> _WHAT IS ASKED_: Give again only those lines from the start of the entries through the line holding "3 - start)))", leaving them as they are.

> _INPUT DATA_:
********

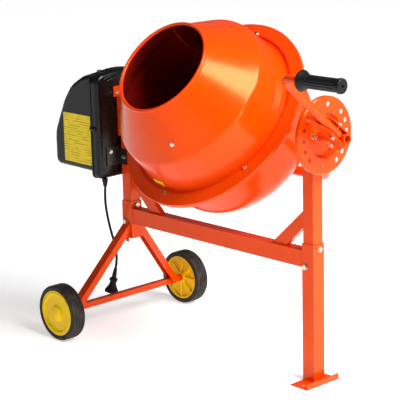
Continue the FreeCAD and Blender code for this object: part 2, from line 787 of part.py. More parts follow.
def make_pinion():
    """Ten involute teeth about the tilt axis, with a gap facing the ring gear."""
    base = PINION_R * math.cos(PRESSURE)
    tip = PINION_R + PINION_TIP
    root = PINION_R - RING_TIP - TOOTH_GAP
    half_pitch = (math.pi * GEAR_MODULE / 2 - BACKLASH / 2) / (2 * PINION_R)
    at_pitch = involute_angle(PINION_R, base)
    flank = [(root, half_pitch + at_pitch)]
    for k in range(4):
        radius = base + (tip - base) * k / 3
        flank.append((radius, half_pitch + at_pitch - involute_angle(radius, base)))
    corners = []
    for k in range(PINION_TEETH):
        middle = 2 * math.pi * (k + 0.5) / PINION_TEETH
        for radius, angle in flank:
            corners.append((radius, middle - angle))
        for radius, angle in reversed(flank):
            corners.append((radius, middle + angle))
    left = DRUM_X - RING_R - GEAR_FACE / 2
    points = [V(left, r * math.sin(a), r * math.cos(a)) for r, a in corners]
    gear = prism(points, X * GEAR_FACE)
    hub = rod(V(left - 6, 0, 0), X, root - 0.5, 8)
    shaft_hole = rod(V(left - 20, 0, 0), X, SHAFT_R, 60)
    add("pinion_gear", lean(gear.fuse(hub).removeSplitter().cut(shaft_hole)))
    start = PULLEY_X - PULLEY_WIDE - 6
    add("pinion_shaft", lean(rod(V(start, 0, 0), X, SHAFT_R, left + GEAR_FACE + 3 - start)))


def pulley_outline(radius, bore):
    """A ribbed belt pulley with two side lips."""
    outline = [(0, bore), (0, radius + 2), (1, radius + 2), (1.5, radius)]
    for k in range(3):
        outline.append((3 + 3 * k, radius - 1.5))
        outline.append((4.5 + 3 * k, radius))
    outline += [(PULLEY_WIDE - 1, radius + 2), (PULLEY_WIDE, radius + 2), (PULLEY_WIDE, bore)]
    return outline


def make_belt_drive():
    left = PULLEY_X - PULLEY_WIDE
    big = turned(pulley_outline(BIG_PULLEY_R, SHAFT_R), V(left, 0, TILT_Z), X)
    windows = []
    for k in range(5):
        angle = math.radians(72 * k)
        at = V(left - 1, 42 * math.cos(angle), TILT_Z + 42 * math.sin(angle))
        windows.append(rod(at, X, 16, PULLEY_WIDE + 2))
    add("big_pulley", holes(big, windows))
    small = turned(pulley_outline(SMALL_PULLEY_R, 0), V(left, 0, MOTOR_Z), X)
    shaft = rod(V(left - 34, 0, MOTOR_Z), X, 6, 36)
    add("motor_pulley", small.fuse(shaft).removeSplitter())

    outer = belt_loop(BELT_GAP + BELT_THICK)
    add("drive_belt", outer.cut(belt_loop(BELT_GAP)))


def belt_loop(offset):
    """The solid inside a belt line that runs round both pulleys at an offset, between their lips."""
    big = BIG_PULLEY_R + offset
    small = SMALL_PULLEY_R + offset
    slope = math.asin((big - small) / (TILT_Z - MOTOR_Z))
    x = PULLEY_X - PULLEY_WIDE + 1.8
    ends = []
    for radius, z in ((big, TILT_Z), (small, MOTOR_Z)):
        ends.append(V(x, radius * math.cos(slope), z - radius * math.sin(slope)))
    high, low = ends
    high_far = V(x, -high.y, high.z)
    low_far = V(x, -low.y, low.z)
    wire = Part.Wire([
        Part.Arc(high, V(x, 0, TILT_Z + big), high_far).toShape(),
        Part.LineSegment(high_far, low_far).toShape(),
        Part.Arc(low_far, V(x, 0, MOTOR_Z - small), low).toShape(),
        Part.LineSegment(low, high).toShape(),
    ])
    return Part.Face(wire).extrude(X * (PULLEY_WIDE - 3.6))


def make_motor():
    front = PULLEY_X - PULLEY_WIDE - 12
    body = rod(V(front - 110, 0, MOTOR_Z), X, MOTOR_R, 110)
    flange = block(front - 4, -MOTOR_R, MOTOR_Z - MOTOR_R, front, MOTOR_R, MOTOR_Z + MOTOR_R)
    parts = [flange]
    for k in range(12):
        fin = block(front - 100, MOTOR_R - 2, MOTOR_Z - 1.5, front - 14, MOTOR_R + 3, MOTOR_Z + 1.5)
        fin.rotate(V(0, 0, MOTOR_Z), X, 30 * k + 15)
        parts.append(fin)
    for y in (-50, 50):
        for z in (-48, 30):
            parts.append(rod(V(front, y, MOTOR_Z + z), X, 5, COVER_X - COVER_WALL - front))
    shaft_space = rod(V(front - 40, 0, MOTOR_Z), X, 6 + RUNNING, 60)
    add("motor_stator", body.fuse(parts).removeSplitter().cut(shaft_space))


# ================= housing =================

def inner_cover_face(x, shrink):
    half = COVER_HALF - shrink
    low = COVER_LOW + shrink
    points = [
        V(x, -half, low), V(x, half, low), V(x, half, COVER_TOP - 13 - shrink), V(x, 0, COVER_TOP - shrink),
        V(x, -half, COVER_TOP - 13 - shrink),
    ]
    return rounded_face(points, [15 - shrink, 15 - shrink, 30 - shrink, 250, 30 - shrink])


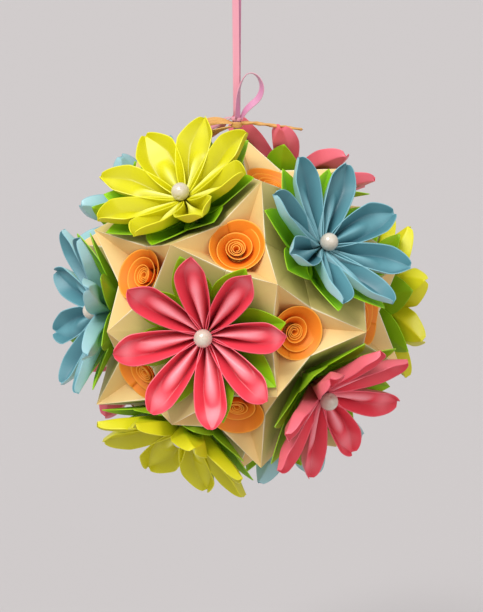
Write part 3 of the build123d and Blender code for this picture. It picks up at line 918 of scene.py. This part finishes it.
class PAPERBALL_OT_stage(bpy.types.Operator):
    """Makes the camera, the soft light, the floor and the finishes."""
    bl_idname = "paper_ball.stage"
    bl_label = "Stage"

    def execute(self, context):
        """Camera at the photograph's angle, three soft lamps, an even sky and a pale floor."""
        scene = context.scene
        colours = scene.paper_ball.colours
        distance, slide = 1.078, Vector((2.1, -0.64, 0)) * MM
        back = seen_from(0, 12.2)
        camera = aimed("camera", bpy.data.cameras.new("camera"), back)
        camera.data.lens = 139.4
        camera.data.clip_end = 100
        centre = Vector(Lengths(scene.paper_ball.sizes).centre)
        camera.location = centre + back * distance + camera.rotation_quaternion @ slide
        scene.camera = camera
        scene.view_settings.view_transform = "Standard"
        # Each lamp has its turn and height, its energy and how wide it is, in degrees
        for name, turn, height, energy, width in (("soft_key", -30, 48, 2.2, 34),
                                                  ("soft_fill", 25, 4, 0.75, 60),
                                                  ("small_glint", -15, 40, 0.4, 6)):
            lamp = aimed(name, bpy.data.lights.new(name, "SUN"), seen_from(turn, height))
            lamp.data.energy = energy
            lamp.data.angle = np.radians(width)
        scene.world = even_sky(colours.backdrop)
        pale_floor(colours.backdrop)
        finishes(colours)
        return {"FINISHED"}


class PAPERBALL_OT_hanging_ribbon(bpy.types.Operator):
    """Makes the doubled satin ribbon that the ball hangs from."""
    bl_idname = "paper_ball.hanging_ribbon"
    bl_label = "Hanging ribbon"

    def execute(self, context):
        """Flat strip that follows a smooth spline over the hook, its width across the loop."""
        sizes = context.scene.paper_ball.sizes
        turn, crown, blend = np.radians(14), 0.05 * MM, 0.3 * MM
        along = np.array((np.sin(turn), np.cos(turn), 0))
        across = np.array((np.cos(turn), -np.sin(turn), 0))
        # Each point has its reach along the loop and its height, in millimetres
        route = [(-0.4, -68), (-1.0, -50), (-2.05, -18), (-2.62, -3), (-2.72, 0.15), (0, 0.6),
                 (2.72, 0.15), (2.62, -3), (2.05, -18), (1.0, -50), (0.4, -68)]
        route = [(along * reach + UP * height) * MM for reach, height in route]
        curve = bpy.data.curves.new("ribbon_line", "CURVE")
        curve.dimensions = "3D"
        curve.resolution_u = 12
        spline = curve.splines.new("NURBS")
        spline.points.add(len(route) - 1)
        spline.points.foreach_set("co", np.hstack((route, np.ones((len(route), 1)))).ravel())
        spline.order_u = 3
        spline.use_endpoint_u = True
        guide = bpy.data.objects.new("ribbon_line", curve)
        read = bpy.data.meshes.new_from_object(guide)
        line = np.empty(len(read.vertices) * 3)
        read.vertices.foreach_get("co", line)
        line = line.reshape(-1, 3)
        bpy.data.objects.remove(guide)
        bpy.data.curves.remove(curve)
        bpy.data.meshes.remove(read)
        shape = strip_shape(line, np.tile(across, (len(line), 1)), sizes.ribbon_width, sizes.ribbon_sheet,
                            crown=crown)
        shape["back"] = ramp(shape["points"] @ along, -blend, blend)
        ribbon = piece("hanging_ribbon_satin", [shape], "satin_ribbon_weave",
                       ["hanging_ribbon"])
        return {"FINISHED"}


class PAPERBALL_OT_frame_units(bpy.types.Operator):
    """Makes the thirty folded cream units."""
    bl_idname = "paper_ball.frame_units"
    bl_label = "Folded units"

    def execute(self, context):
        """One unit at each corner, its pits turned to the nearest pit of the ball."""
        sizes = context.scene.paper_ball.sizes
        lengths = Lengths(sizes)
        all_pits = pits()
        for number, corner in enumerate(corners()):
            nearest = max(all_pits, key=corner.dot)
            ahead = unit(nearest - corner * nearest.dot(corner))
            axes = np.stack((ahead, np.cross(corner, ahead), corner))
            shape = unit_shape(lengths, sizes, number)
            shape["points"] = placed(shape["points"], (lengths.centre, axes))
            node = "top_frame_unit" if number == 0 else f"frame_unit_{number + 1:02d}"
            piece(node + "_paper", [shape], "cream_card", [node], merge=True)
        return {"FINISHED"}


def hue_of(flower):
    """Colour word that a flower's name starts with."""
    return flower.name.split("_")[0]


def flower_plane(lengths, flower):
    """Plane of a flower, at the bottom of its well."""
    return facing(lengths, towards(*flower.direction), lengths.well, flower.lean_up, flower.lean_side)


class PAPERBALL_OT_flowers(bpy.types.Operator):
    """Makes the twelve flowers of eight petals."""
    bl_idname = "paper_ball.flowers"
    bl_label = "Flowers"

    def execute(self, context):
        """Eight petals round each flower's axis, each a little different from the next."""
        sizes = context.scene.paper_ball.sizes
        lengths = Lengths(sizes)
        broad = {"pink": 1.02, "yellow": 1.38, "blue": 1.12}
        creased = {"pink": 0.1, "yellow": 0.8, "blue": 0.55}
        root_height = lengths.well_side(sizes.petal_start) + sizes.petal_root_lift
        tip_height = lengths.well_side(sizes.petal_reach) + sizes.petal_tip_lift
        for number, flower in enumerate(FLOWERS):
            hue = hue_of(flower)
            plane = flower_plane(lengths, flower)
            hand = np.random.default_rng(PETAL_SEED + number)
            petals = []
            for i in range(PETALS):
                shape = petal_shape(sizes, root_height, tip_height,
                                    widen=broad[hue] * hand.uniform(0.95, 1.05),
                                    lift=hand.uniform(-0.7, 0.7) * MM,
                                    roll=np.radians(hand.uniform(-7, 7)),
                                    skew=hand.uniform(-0.3, 0.3), sharp=creased[hue],
                                    shade=hand.uniform(-0.04, 0.04))
                angle = flower.turn + PETAL_SPACING * i + PETAL_STRAY[(i + number) % PETALS]
                shape["points"] = placed(shape["points"], plane, angle)
                petals.append(shape)
            piece(flower.name + "_petals", petals, hue + "_petal_paper", [flower.name])
        return {"FINISHED"}


class PAPERBALL_OT_leaves(bpy.types.Operator):
    """Makes the twelve collars of eight leaves."""
    bl_idname = "paper_ball.leaves"
    bl_label = "Leaf collars"

    def execute(self, context):
        """Eight leaves under each flower, turned a little from the petals."""
        sizes = context.scene.paper_ball.sizes
        lengths = Lengths(sizes)
        gap, turned_on = 0.8 * MM, 6
        broad = {"pink": 1.28, "yellow": 1.5, "blue": 1.3}
        root_height = lengths.well_side(sizes.petal_start) + gap
        root_wall = sizes.petal_root_lift - 2 * gap
        tip_height = lengths.well_side(sizes.leaf_reach) + sizes.leaf_tip_lift
        for number, flower in enumerate(FLOWERS):
            plane = flower_plane(lengths, flower)
            hand = np.random.default_rng(LEAF_SEED + number)
            leaves = []
            for i in range(PETALS):
                shape = leaf_shape(sizes, root_height, root_wall, tip_height,
                                   widen=broad[hue_of(flower)] * hand.uniform(0.94, 1.02),
                                   roll=np.radians(hand.uniform(-5, 5)), shade=hand.uniform(-0.07, 0.09))
                angle = flower.turn + turned_on + PETAL_SPACING * i
                shape["points"] = placed(shape["points"], plane, angle)
                leaves.append(shape)
            node = flower.name.replace("flower", "leaf_collar")
            piece(node + "_leaves", leaves, "green_leaf_paper", [node])
        return {"FINISHED"}


class PAPERBALL_OT_pearls(bpy.types.Operator):
    """Makes the pearl beads."""
    bl_idname = "paper_ball.pearls"
    bl_label = "Pearls"

    def execute(self, context):
        """One bead over the middle of each flower."""
        sizes = context.scene.paper_ball.sizes
        lengths = Lengths(sizes)
        beads = [pearl_shape(sizes, flower_plane(lengths, flower)) for flower in FLOWERS]
        piece("pearl_beads_glossy", beads, "pearl_bead", ["pearl_beads"], merge=True)
        return {"FINISHED"}


class PAPERBALL_OT_roses(bpy.types.Operator):
    """Makes the twenty rolled roses."""
    bl_idname = "paper_ball.roses"
    bl_label = "Roses"

    def execute(self, context):
        """One rolled strip in each three-sided pit, each turned on from the last."""
        sizes = context.scene.paper_ball.sizes
        lengths = Lengths(sizes)
        turned_on = 83
        roses = []
        for number, pit in enumerate(pits()):
            shape = rose_shape(lengths, sizes, number)
            plane = facing(lengths, pit, sizes.pit_radius)
            shape["points"] = placed(shape["points"], plane, turned_on * number)
            roses.append(shape)
        piece("paper_roses_rolled", roses, "orange_rose_paper", ["paper_roses"])
        return {"FINISHED"}


class PAPERBALL_OT_knot(bpy.types.Operator):
    """Makes the gathered knot on the top corner, its stem and the stopper knot inside."""
    bl_idname = "paper_ball.knot"
    bl_label = "Ribbon knot"

    def execute(self, context):
        """One turned and pleated body, through the hole in the top corner."""
        piece("ribbon_knot_satin", [knot_shape(context.scene.paper_ball.sizes)], "satin_ribbon_weave",
              ["ribbon_knot"], merge=True)
        return {"FINISHED"}


class PAPERBALL_OT_ribbon_bow(bpy.types.Operator):
    """Makes the satin bow with its two loops."""
    bl_idname = "paper_ball.ribbon_bow"
    bl_label = "Ribbon bow"

    def execute(self, context):
        """Two flat loops and the binding that holds them to the knot."""
        sizes = context.scene.paper_ball.sizes
        sheet_in_bow = sizes.ribbon_sheet * 0.8
        right = [(0.4, -2.2, 5.8, 60), (0.3, -3.2, 11.0, 40), (0.5, -3.7, 18.0, 20),
                 (2.7, -3.8, 24.6, 10), (5.8, -3.8, 27.2, 10), (9.6, -3.8, 25.4, 20),
                 (11.6, -3.7, 20.2, 40), (9.8, -3.5, 15.2, 60), (5.8, -3.2, 12.0, 60),
                 (3.0, -2.6, 8.8, 40), (2.0, -1.0, 6.0, 20)]
        left = [(2.1, -0.4, 6.1, 0), (5.5, -3.4, 5.8, 0), (8.5, -5.4, 3.4, 40), (13.0, -6.6, 1.0, 60),
                (19.0, -7.2, -1.6, 60), (23.2, -7.4, -4.0, 60), (23.6, -7.4, -6.8, 60),
                (19.0, -7.2, -5.8, 60), (13.0, -6.8, -2.4, 60), (8.5, -5.8, 0.8, 40),
                (5.5, -4.4, 5.0, 0), (2.1, -0.4, 5.5, 0)]
        shapes = [tie_shape(sizes, height=5 * MM, tall=1.6 * MM, pleats=5)]
        for route, heading in ((right, 0), (left, 165)):
            line, across = band_line(route, heading, sizes)
            shapes.append(strip_shape(line, across, sizes.ribbon_width, sheet_in_bow))
        piece("ribbon_bow_satin", shapes, "satin_ribbon_weave", ["ribbon_bow"])
        return {"FINISHED"}


class PAPERBALL_OT_raffia_bow(bpy.types.Operator):
    """Makes the raffia bow with its flattened loop and its straight tail."""
    bl_idname = "paper_ball.raffia_bow"
    bl_label = "Raffia bow"

    def execute(self, context):
        """A crinkled loop, a twisted tail, and the binding that holds them to the knot.

        The crinkles are two sines across the strip, which wander along it.
        """
        sizes = context.scene.paper_ball.sizes
        columns, sheet_thick, crown, crinkle = 15, 0.3 * MM, 0.3 * MM, 0.16 * MM
        loop = [(2.0, 0.3, 3.6, 0), (6.0, 0.4, 4.8, 25), (11.6, -2.2, 4.5, 60), (18.8, -3.0, 1.5, 65),
                (24.0, -3.0, -1.2, 65), (25.0, -3.0, -5.2, 65), (21.2, -3.0, -5.2, 65),
                (15.0, -2.6, -2.2, 60), (8.0, -0.8, 0.5, 25), (2.0, 0.3, 2.6, 0)]
        line, across = band_line(loop, 175, sizes, 12)
        place = np.linspace(-1, 1, columns)[None, :]
        way = np.linspace(0, 1, len(line))[:, None]
        ripple = crinkle * (np.sin(place * 9 + 3 * np.sin(way * 9)) + 0.6 * np.sin(place * 19 + way * 30))
        shapes = [strip_shape(line, across, sizes.raffia_width, sheet_thick, columns, crown, ripple),
                  tail_shape(sizes), tie_shape(sizes, height=1.9 * MM, tall=2.6 * MM, pleats=7)]
        piece("raffia_bow_fibres", shapes, "raffia_fibres", ["raffia_bow"], merge=True)
        return {"FINISHED"}


MAKERS = (PAPERBALL_OT_stage, PAPERBALL_OT_hanging_ribbon, PAPERBALL_OT_frame_units, PAPERBALL_OT_flowers,
          PAPERBALL_OT_leaves, PAPERBALL_OT_pearls, PAPERBALL_OT_roses, PAPERBALL_OT_knot,
          PAPERBALL_OT_ribbon_bow, PAPERBALL_OT_raffia_bow)


class PAPERBALL_PT_panel(bpy.types.Panel):
    """Lists the pieces of the paper ball."""
    bl_label = "Paper Ball"
    bl_idname = "PAPERBALL_PT_panel"
    bl_space_type = "VIEW_3D"
    bl_region_type = "UI"
    bl_category = "Paper Ball"

    def draw(self, context):
        """One button for each operator."""
        for maker in MAKERS:
            self.layout.operator(maker.bl_idname)


CLASSES = (PaperBallSizes, PaperBallColours, PaperBallSettings, *MAKERS, PAPERBALL_PT_panel)


def register():
    """Registers the classes and the settings on the scene."""
    for cls in CLASSES:
        bpy.utils.register_class(cls)
    bpy.types.Scene.paper_ball = PointerProperty(type=PaperBallSettings)


def unregister():
    """Takes the settings and the classes away again."""
    del bpy.types.Scene.paper_ball
    for cls in reversed(CLASSES):
        bpy.utils.unregister_class(cls)


def main():
    """Makes every piece in order."""
    register()
    for maker in MAKERS:
        getattr(bpy.ops.paper_ball, maker.bl_idname.split(".")[1])()


if __name__ == "__main__":
    main()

********

> _WRITTEN ANSWER_:
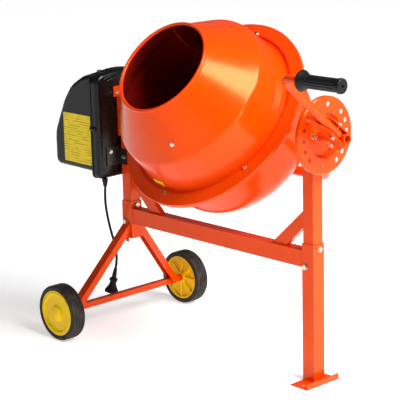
Continue the FreeCAD and Blender code for this object: part 2, from line 787 of part.py. More parts follow.
def make_pinion():
    """Ten involute teeth about the tilt axis, with a gap facing the ring gear."""
    base = PINION_R * math.cos(PRESSURE)
    tip = PINION_R + PINION_TIP
    root = PINION_R - RING_TIP - TOOTH_GAP
    half_pitch = (math.pi * GEAR_MODULE / 2 - BACKLASH / 2) / (2 * PINION_R)
    at_pitch = involute_angle(PINION_R, base)
    flank = [(root, half_pitch + at_pitch)]
    for k in range(4):
        radius = base + (tip - base) * k / 3
        flank.append((radius, half_pitch + at_pitch - involute_angle(radius, base)))
    corners = []
    for k in range(PINION_TEETH):
        middle = 2 * math.pi * (k + 0.5) / PINION_TEETH
        for radius, angle in flank:
            corners.append((radius, middle - angle))
        for radius, angle in reversed(flank):
            corners.append((radius, middle + angle))
    left = DRUM_X - RING_R - GEAR_FACE / 2
    points = [V(left, r * math.sin(a), r * math.cos(a)) for r, a in corners]
    gear = prism(points, X * GEAR_FACE)
    hub = rod(V(left - 6, 0, 0), X, root - 0.5, 8)
    shaft_hole = rod(V(left - 20, 0, 0), X, SHAFT_R, 60)
    add("pinion_gear", lean(gear.fuse(hub).removeSplitter().cut(shaft_hole)))
    start = PULLEY_X - PULLEY_WIDE - 6
    add("pinion_shaft", lean(rod(V(start, 0, 0), X, SHAFT_R, left + GEAR_FACE + 3 - start)))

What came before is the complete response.